Assim, poderíamos nos referir à busca de uma “identidade nacional” quando, por exemplo, no Brasil dos anos 1920 e 1930, vários intelectuais, políticos e literatos se questionam sobre o que é “ser brasileiro”, o que nos definiria em relação a outras nações; ou quando diversos segmentos da população afro-descendente se organizam e vão para o espaço público denunciar o racismo, exigir tratamento igualitário, lutar por reconhecimento e participação política, valorizar e conferir dignidade à sua própria condição étnica; ou, ainda, quando importantes movimentos feministas se organizam em prol da igualdade de gênero, da luta contra o machismo e da opressão masculina; da mesma forma, quando movimentos protagonizados por gays, lésbicas e transexuais se dispõem a lutar contra a homofobia, a lesbofobia e a transfobia e pelo direito ao reconhecimento, pela valorização de suas respectivas identidades sexuais e assim por diante. Também podemos nos referir a relações identitárias quando os(as) jovens se relacionam com seus pares através do compartilhamento de gostos e estilos musicais, artísticos e culturais em comum, tendo por base localizações geográficas, pertenças étnicas, religiosas, de gênero, posicionamentos políticos, comportamentais etc.

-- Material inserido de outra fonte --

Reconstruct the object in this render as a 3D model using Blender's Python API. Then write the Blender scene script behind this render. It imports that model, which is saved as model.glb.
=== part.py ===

Este tópico divide-se em duas partes, e convidamos você, professor e professora, a trilharmos juntos dois percursos possíveis para a discussão sobre o tema identidades: a) através de diversas manifestações culturais, políticas e intelectuais da identidade nacional; e b) através dos imaginários sonoros protagonizados pelas culturas juvenis (em especial o funk e o hip hop), por meio dos quais podemos compreender certos processos específicos de identificação (étnica, social e de gênero).

 

Vídeo sobre identidade cultural / realidade regional e brasileira

Volte para o seu lar (Marisa Monte)

 

Diferenças (Tabu Brasil) (Criolo)

 

Os ícones acima podem nos dar uma ideia da complexidade que é lidarmos com o termo “identidade”. Só pelas poucas sugestões que demos, é possível perceber que ela comporta diferentes significados. Podemos começar refletindo sobre o que nos torna, a rigor, “brasileiros(as)”. Como você pode perceber, através do vídeo sobre identidade cultural, exposto no mapa do Brasil, o país na verdade reúne uma enorme diversidade cultural, embora essa diversidade não impeça um conjunto amplo de expressões literárias, artísticas, políticas e culturais, em torno de uma identidade comum a todos nós. O vídeo, feito por estudantes de jornalismo de uma universidade de Sergipe, ao discutir a identidade cultural e as realidades regionais no Brasil, torna ainda mais complexa essa situação ao nos revelar, por exemplo, o quão estamos “globalizados” e, portanto, conectados ao que se passa em todo o planeta simultaneamente, apesar das diferenças e identidades locais. Já as músicas “Volte para o seu lar”, de Marisa Monte, e “Diferenças (Tabu Brasil)”, de Criolo, revelam um outro significado da palavra “identidade”: tem a ver com uma pertença muito específica, a uma tribo, a um grupo social, a uma experiência bastante particular, ligada a crenças e tradições. Na verdade, não há grandes contradições entre essas leituras sobre identidade. Elas expressam processos de identidade e conflito, negociação, confronto ou tensão, adesão e compromisso, subjetivas, individuais e coletivas, que mantemos uns com os outros.”